Shimano is in business to make $$$$$$$$ If they bring back the old green Curado I'm sure it will come with a HEFTY price!!!!


----------



## 5Redman8 (May 7, 2007)

*Bantam???*

Bantam....so are you saying there are no plans to discontinue them?

Kyle


----------



## Bantam1 (Jun 26, 2007)

Not at this time


----------



## sabine lake hustler (Dec 17, 2007)

THEY ARe worth their weight in gold everyone wants them!! hehehe


----------



## quackersmacker (Jun 15, 2005)

Bantam, give the public the truth! There are no more Curados in the warehouse, and there will not be. Shimano did create the rebate program to get rid of their Curado stock. The Curados are being phased out, and they are going to introdcue a new reel at the ICAST show in July. Maybe they will get smart and actually bring back the old style green curado. So much for there excuse that I heard from so many of the reps that there molds were old and worn out and thats why they discontiued the old green curado. Now they have all the new curado molds that they used for how long? A year and a half, give or take.


----------



## Bantam1 (Jun 26, 2007)

Any new products will be released at the ICAST show in July. I will not discuss future products ever on this board. 


The story you heard about the Curado B model is true. The tooling simply was too worn out to continue production without major modifications.
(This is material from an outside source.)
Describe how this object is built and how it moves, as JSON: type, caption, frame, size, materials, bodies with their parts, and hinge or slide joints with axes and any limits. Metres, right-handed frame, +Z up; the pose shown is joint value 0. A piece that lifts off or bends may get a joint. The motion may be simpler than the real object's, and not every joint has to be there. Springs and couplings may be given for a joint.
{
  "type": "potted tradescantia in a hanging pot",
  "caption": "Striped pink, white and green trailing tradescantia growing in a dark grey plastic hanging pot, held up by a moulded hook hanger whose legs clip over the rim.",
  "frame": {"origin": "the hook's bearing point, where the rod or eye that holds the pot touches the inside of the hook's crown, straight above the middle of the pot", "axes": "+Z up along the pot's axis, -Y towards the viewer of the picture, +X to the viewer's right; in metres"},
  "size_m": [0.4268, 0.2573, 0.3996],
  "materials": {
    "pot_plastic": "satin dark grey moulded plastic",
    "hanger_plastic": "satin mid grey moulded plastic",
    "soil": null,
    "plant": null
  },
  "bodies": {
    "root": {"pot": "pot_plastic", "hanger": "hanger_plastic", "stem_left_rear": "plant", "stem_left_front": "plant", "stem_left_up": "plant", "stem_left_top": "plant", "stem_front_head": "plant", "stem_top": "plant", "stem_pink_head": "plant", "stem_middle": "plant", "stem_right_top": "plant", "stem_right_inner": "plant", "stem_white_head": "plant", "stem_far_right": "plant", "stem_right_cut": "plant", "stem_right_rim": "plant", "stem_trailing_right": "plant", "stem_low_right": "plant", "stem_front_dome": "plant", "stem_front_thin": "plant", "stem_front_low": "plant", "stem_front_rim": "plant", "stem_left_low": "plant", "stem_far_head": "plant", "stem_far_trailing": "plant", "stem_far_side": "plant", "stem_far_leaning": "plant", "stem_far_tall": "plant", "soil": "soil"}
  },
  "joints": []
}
The current model has been out since 2005. We did not create the rebate to blow out our inventory. We did this for show season like so many other manufacturers do. That is why it ends in April.


----------



## quackersmacker (Jun 15, 2005)

Bantam1 said:


> Any new products will be released at the ICAST show in July. I will not discuss future products ever on this board. QUOTE]
> 
> So are the same Curado D-series reels going to be available next year??? Please dont misinform the general public!


----------



## Bantam1 (Jun 26, 2007)

Maybe, maybe not. I am not misinforming anyone and like I said I will not and cannot discuss future product. You seem to be so up on the industry, you should know better than to ask me to discuss future products. 
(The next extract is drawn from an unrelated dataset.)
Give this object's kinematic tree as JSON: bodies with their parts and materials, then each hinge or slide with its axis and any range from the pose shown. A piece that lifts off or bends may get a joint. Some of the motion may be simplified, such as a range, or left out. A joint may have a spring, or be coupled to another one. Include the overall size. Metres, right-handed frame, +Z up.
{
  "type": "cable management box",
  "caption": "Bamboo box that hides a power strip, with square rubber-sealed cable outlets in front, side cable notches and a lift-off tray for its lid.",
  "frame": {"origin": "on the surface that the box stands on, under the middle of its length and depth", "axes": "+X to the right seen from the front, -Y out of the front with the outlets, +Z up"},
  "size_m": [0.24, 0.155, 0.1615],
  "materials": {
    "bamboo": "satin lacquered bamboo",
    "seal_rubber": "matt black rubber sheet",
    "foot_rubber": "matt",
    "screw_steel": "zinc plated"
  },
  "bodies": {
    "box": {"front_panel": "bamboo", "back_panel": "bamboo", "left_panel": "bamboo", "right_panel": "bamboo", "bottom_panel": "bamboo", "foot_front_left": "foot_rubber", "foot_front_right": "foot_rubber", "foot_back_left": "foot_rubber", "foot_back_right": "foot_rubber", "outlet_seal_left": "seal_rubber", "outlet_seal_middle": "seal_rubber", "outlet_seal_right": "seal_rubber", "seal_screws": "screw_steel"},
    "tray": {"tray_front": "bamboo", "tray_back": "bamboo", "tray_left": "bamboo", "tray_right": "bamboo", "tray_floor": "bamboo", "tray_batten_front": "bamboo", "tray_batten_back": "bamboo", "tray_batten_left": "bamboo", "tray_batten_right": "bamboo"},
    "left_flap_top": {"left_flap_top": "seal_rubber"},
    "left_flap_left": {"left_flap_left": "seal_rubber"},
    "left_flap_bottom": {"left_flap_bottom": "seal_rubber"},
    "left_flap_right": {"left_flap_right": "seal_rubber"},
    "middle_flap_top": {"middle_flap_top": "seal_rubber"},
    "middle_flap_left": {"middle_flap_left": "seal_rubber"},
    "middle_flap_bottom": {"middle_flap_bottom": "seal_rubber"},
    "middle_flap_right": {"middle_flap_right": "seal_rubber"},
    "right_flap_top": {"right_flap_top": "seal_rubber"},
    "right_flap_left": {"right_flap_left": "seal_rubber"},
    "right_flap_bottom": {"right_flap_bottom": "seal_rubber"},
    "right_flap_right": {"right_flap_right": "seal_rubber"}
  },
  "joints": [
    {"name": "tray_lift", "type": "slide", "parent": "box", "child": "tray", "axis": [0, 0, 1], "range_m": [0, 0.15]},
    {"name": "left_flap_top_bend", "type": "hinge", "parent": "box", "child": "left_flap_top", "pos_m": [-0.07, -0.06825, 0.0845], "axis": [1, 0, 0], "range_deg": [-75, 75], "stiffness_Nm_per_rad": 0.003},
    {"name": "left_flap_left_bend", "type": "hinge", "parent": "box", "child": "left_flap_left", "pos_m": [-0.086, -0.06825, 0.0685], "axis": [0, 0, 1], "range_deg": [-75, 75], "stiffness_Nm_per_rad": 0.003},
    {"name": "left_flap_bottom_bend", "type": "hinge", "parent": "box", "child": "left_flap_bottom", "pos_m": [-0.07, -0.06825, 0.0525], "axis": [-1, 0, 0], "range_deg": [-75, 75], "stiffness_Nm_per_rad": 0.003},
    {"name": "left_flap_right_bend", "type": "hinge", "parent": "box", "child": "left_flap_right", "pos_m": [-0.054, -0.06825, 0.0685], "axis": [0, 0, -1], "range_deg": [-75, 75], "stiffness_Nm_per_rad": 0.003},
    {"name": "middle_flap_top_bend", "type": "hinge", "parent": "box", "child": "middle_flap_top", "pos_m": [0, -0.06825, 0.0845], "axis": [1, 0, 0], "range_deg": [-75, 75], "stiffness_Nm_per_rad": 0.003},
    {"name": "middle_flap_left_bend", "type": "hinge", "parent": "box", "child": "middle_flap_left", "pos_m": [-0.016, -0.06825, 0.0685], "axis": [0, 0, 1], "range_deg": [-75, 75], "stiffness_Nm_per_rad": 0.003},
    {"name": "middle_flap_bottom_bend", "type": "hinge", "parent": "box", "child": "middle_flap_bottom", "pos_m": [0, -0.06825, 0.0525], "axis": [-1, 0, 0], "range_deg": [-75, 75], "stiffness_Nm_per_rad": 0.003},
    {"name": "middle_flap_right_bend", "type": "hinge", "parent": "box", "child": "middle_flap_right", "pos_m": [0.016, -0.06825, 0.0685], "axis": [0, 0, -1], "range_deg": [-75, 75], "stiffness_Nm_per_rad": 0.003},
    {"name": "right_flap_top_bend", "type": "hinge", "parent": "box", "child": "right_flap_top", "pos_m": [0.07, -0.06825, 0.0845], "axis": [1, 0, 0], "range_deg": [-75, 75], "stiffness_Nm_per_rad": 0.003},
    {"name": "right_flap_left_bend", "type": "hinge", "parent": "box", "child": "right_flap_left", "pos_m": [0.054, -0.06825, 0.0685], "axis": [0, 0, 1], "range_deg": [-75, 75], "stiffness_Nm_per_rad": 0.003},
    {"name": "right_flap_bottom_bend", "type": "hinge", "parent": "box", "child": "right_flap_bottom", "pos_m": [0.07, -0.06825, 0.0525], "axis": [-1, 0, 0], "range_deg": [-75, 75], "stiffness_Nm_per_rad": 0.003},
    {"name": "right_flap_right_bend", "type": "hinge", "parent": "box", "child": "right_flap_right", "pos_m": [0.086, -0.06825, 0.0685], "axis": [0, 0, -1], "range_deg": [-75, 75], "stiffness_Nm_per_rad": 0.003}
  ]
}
Why don't you be honest and tell us who you work for?


----------



## bbsaltbass (Jan 22, 2008)

if shimano quits making the CURADO D'S they will replace it with something we will love &buy its in our blood .ive been using shimanos a long time and will continue to do so
i have to respect the fact thy wont tell about future products .and i look foward to buying &using them


----------



## bobber (May 12, 2005)

Ok it took me 8 years to give in, and have always fished with good old round ABu's and yesterday I finally bought my very first 100D with the rebate and now I hear its to be obsoleted. I am just never in vogue.


----------



## Surf Hunter (Sep 28, 2006)

bbsaltbass said:


> if shimano quits making the CURADO D'S they will replace it with something we will love &buy its in our blood .ive been using shimanos a long time and will continue to do so


Well said! We all know Shimano knows that reel fits an incredible nitch, if for some reason it must go by by, there will be something (probably even better) waiting to take its place, and yes, we will buy it.


----------